La più antica menzione conosciuta documenta l'uso della gogna in Europa, nell'Utrecht Psalter, intorno all'820. Il governo provvisorio del Regno Lombardo-Veneto nel 1814 sospese la pena della berlina (o gogna) per le donne e gli ecclesiastici. La gogna come pena fu abolita nel XIX secolo, ma in alcuni casi se ne è registrata ancora l'applicazione, sino all'ultimo avvenuto nel 1995 a Panama.

Tra i personaggi illustri del passato condannati all'umiliazione della gogna ritroviamo, nel 1703, Daniel Defoe, che compose per l'occasione l'ode Inno alla gogna.
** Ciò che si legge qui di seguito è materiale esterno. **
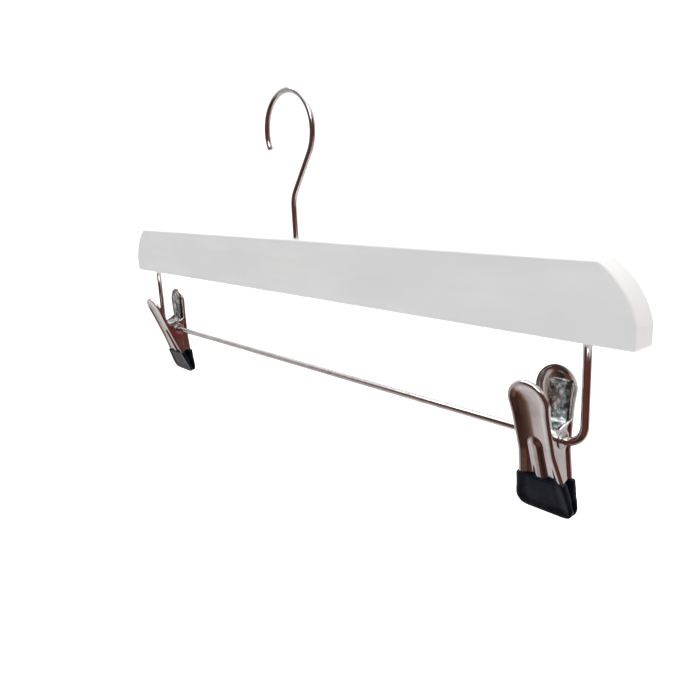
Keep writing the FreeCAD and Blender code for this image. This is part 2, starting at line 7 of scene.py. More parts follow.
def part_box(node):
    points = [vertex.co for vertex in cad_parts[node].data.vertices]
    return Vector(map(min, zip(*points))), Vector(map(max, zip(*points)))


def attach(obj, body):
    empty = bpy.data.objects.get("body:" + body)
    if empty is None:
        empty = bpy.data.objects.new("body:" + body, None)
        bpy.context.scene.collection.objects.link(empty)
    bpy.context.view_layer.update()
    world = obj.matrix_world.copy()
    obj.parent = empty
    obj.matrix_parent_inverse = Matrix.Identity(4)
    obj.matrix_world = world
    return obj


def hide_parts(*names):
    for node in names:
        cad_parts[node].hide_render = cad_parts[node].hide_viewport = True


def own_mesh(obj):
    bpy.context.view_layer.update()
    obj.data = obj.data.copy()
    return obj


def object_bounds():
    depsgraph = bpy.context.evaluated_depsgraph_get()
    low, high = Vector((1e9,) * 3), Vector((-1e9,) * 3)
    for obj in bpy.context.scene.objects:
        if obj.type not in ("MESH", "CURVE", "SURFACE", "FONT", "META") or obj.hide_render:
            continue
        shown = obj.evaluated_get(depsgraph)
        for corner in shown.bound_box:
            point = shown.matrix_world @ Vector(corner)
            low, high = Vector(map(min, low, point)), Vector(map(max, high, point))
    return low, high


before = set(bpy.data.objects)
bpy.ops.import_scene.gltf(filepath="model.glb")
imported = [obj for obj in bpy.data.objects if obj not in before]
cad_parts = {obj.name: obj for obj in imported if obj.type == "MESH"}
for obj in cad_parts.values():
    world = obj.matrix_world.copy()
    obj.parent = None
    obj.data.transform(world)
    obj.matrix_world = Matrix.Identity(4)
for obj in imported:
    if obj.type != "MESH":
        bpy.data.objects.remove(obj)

Le gogne erano allestite nelle piazze di mercato e negli incroci per detenere criminali di poca importanza. Spesso un cartello era appeso al collo del malfattore, o nelle vicinanze, con l'iscrizione del delitto e della pena. La pena della gogna durava generalmente poche ore o qualche giorno.

La gogna più comune restava comunque il ceppo: la vittima, imprigionata mani e piedi, veniva esposta in piazza alla folla, che la scherniva e umiliava il malcapitato e ne faceva bersaglio delle proprie tensioni. Era comune che si prelevasse dai pozzi neri lo sterco per imbrattarne capelli, naso, bocca, oppure che si lanciassero sassi o verdure marce, che si ustionasse il malcapitato o gli si procurassero lacerazioni poi ricoperte di sale, o gli si provvedesse a fare il solletico ai piedi o ai fianchi.

In caso di demolizione non si toccava direttamente la colonna della gogna, ma si scavava attorno alla sua base fino al punto in cui la colonna cadeva su sé stessa.